--- START OF INFORMATION SHOWN ---
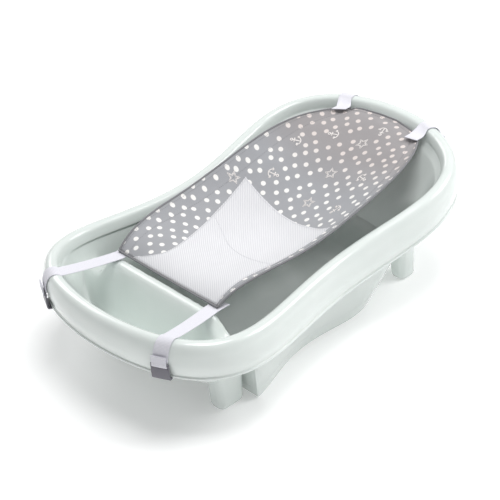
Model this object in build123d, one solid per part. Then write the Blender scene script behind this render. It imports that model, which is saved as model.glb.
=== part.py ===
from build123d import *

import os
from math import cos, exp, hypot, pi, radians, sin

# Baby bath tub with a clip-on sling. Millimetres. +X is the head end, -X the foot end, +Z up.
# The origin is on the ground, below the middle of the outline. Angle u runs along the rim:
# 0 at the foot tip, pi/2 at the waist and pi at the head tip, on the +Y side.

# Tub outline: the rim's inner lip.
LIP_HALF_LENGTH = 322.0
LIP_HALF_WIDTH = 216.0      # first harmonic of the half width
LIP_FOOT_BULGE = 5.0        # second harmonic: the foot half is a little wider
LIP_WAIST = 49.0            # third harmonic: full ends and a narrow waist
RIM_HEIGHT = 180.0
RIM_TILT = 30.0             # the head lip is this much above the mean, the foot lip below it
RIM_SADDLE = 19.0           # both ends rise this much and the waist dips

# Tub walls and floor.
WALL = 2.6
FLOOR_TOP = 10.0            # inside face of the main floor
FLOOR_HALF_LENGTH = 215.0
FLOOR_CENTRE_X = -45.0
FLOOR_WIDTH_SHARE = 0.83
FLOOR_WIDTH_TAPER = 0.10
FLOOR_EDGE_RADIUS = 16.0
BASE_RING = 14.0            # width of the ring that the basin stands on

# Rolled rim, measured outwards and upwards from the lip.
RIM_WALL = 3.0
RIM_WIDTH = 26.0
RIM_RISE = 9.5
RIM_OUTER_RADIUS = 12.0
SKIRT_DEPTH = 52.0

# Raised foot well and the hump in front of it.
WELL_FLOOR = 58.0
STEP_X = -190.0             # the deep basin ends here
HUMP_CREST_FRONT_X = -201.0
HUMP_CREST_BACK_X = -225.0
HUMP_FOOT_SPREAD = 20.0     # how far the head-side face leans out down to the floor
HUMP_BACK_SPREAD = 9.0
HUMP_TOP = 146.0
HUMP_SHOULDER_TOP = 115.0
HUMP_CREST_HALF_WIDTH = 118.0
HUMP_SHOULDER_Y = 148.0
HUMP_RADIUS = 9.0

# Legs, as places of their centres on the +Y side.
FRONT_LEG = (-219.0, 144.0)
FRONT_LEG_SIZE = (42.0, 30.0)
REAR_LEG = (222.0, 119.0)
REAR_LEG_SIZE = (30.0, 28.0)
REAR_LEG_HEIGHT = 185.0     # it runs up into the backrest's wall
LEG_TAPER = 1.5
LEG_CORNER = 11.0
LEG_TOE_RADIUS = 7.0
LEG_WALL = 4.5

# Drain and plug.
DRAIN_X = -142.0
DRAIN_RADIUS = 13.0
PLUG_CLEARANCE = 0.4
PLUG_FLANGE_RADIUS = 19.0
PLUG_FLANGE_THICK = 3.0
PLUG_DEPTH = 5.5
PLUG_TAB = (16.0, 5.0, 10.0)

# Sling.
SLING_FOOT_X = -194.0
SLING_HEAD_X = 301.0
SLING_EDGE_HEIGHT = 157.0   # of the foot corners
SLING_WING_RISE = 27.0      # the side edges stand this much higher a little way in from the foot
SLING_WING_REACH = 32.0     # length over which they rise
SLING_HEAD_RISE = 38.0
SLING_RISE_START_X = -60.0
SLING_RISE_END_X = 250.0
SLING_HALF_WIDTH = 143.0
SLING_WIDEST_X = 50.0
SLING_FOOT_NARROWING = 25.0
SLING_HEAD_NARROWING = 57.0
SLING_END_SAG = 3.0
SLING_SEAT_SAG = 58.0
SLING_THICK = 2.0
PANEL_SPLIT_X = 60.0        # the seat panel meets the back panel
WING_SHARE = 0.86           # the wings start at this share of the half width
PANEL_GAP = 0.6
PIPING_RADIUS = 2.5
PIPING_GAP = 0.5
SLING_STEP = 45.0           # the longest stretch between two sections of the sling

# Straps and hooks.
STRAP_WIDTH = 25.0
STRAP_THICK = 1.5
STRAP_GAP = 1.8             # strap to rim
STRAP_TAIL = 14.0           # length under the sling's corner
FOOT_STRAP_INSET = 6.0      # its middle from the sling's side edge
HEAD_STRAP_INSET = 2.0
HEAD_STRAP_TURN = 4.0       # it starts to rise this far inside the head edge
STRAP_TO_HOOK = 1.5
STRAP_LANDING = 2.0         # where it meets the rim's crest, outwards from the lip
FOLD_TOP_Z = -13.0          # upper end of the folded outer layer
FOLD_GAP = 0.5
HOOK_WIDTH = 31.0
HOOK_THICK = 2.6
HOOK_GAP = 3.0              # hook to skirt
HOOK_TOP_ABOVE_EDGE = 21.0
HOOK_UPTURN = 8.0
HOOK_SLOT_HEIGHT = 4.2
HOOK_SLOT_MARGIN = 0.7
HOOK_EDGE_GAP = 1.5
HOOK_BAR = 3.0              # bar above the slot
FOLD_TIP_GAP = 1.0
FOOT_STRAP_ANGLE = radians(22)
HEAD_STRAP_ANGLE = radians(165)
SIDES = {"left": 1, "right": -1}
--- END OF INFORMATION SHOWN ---
• _WORK REQUIRED_: Please reproduce exactly the lines above, beginning with the first and ending with the line that contains "PLUG_TAB = (16.0, 5.0, 10.0)", and include nothing outside that range.

• _SOLVED EXERCISE_:
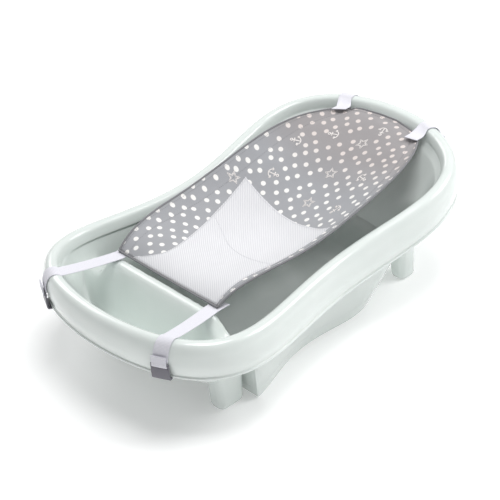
Model this object in build123d, one solid per part. Then write the Blender scene script behind this render. It imports that model, which is saved as model.glb.
=== part.py ===
from build123d import *

import os
from math import cos, exp, hypot, pi, radians, sin

# Baby bath tub with a clip-on sling. Millimetres. +X is the head end, -X the foot end, +Z up.
# The origin is on the ground, below the middle of the outline. Angle u runs along the rim:
# 0 at the foot tip, pi/2 at the waist and pi at the head tip, on the +Y side.

# Tub outline: the rim's inner lip.
LIP_HALF_LENGTH = 322.0
LIP_HALF_WIDTH = 216.0      # first harmonic of the half width
LIP_FOOT_BULGE = 5.0        # second harmonic: the foot half is a little wider
LIP_WAIST = 49.0            # third harmonic: full ends and a narrow waist
RIM_HEIGHT = 180.0
RIM_TILT = 30.0             # the head lip is this much above the mean, the foot lip below it
RIM_SADDLE = 19.0           # both ends rise this much and the waist dips

# Tub walls and floor.
WALL = 2.6
FLOOR_TOP = 10.0            # inside face of the main floor
FLOOR_HALF_LENGTH = 215.0
FLOOR_CENTRE_X = -45.0
FLOOR_WIDTH_SHARE = 0.83
FLOOR_WIDTH_TAPER = 0.10
FLOOR_EDGE_RADIUS = 16.0
BASE_RING = 14.0            # width of the ring that the basin stands on

# Rolled rim, measured outwards and upwards from the lip.
RIM_WALL = 3.0
RIM_WIDTH = 26.0
RIM_RISE = 9.5
RIM_OUTER_RADIUS = 12.0
SKIRT_DEPTH = 52.0

# Raised foot well and the hump in front of it.
WELL_FLOOR = 58.0
STEP_X = -190.0             # the deep basin ends here
HUMP_CREST_FRONT_X = -201.0
HUMP_CREST_BACK_X = -225.0
HUMP_FOOT_SPREAD = 20.0     # how far the head-side face leans out down to the floor
HUMP_BACK_SPREAD = 9.0
HUMP_TOP = 146.0
HUMP_SHOULDER_TOP = 115.0
HUMP_CREST_HALF_WIDTH = 118.0
HUMP_SHOULDER_Y = 148.0
HUMP_RADIUS = 9.0

# Legs, as places of their centres on the +Y side.
FRONT_LEG = (-219.0, 144.0)
FRONT_LEG_SIZE = (42.0, 30.0)
REAR_LEG = (222.0, 119.0)
REAR_LEG_SIZE = (30.0, 28.0)
REAR_LEG_HEIGHT = 185.0     # it runs up into the backrest's wall
LEG_TAPER = 1.5
LEG_CORNER = 11.0
LEG_TOE_RADIUS = 7.0
LEG_WALL = 4.5

# Drain and plug.
DRAIN_X = -142.0
DRAIN_RADIUS = 13.0
PLUG_CLEARANCE = 0.4
PLUG_FLANGE_RADIUS = 19.0
PLUG_FLANGE_THICK = 3.0
PLUG_DEPTH = 5.5
PLUG_TAB = (16.0, 5.0, 10.0)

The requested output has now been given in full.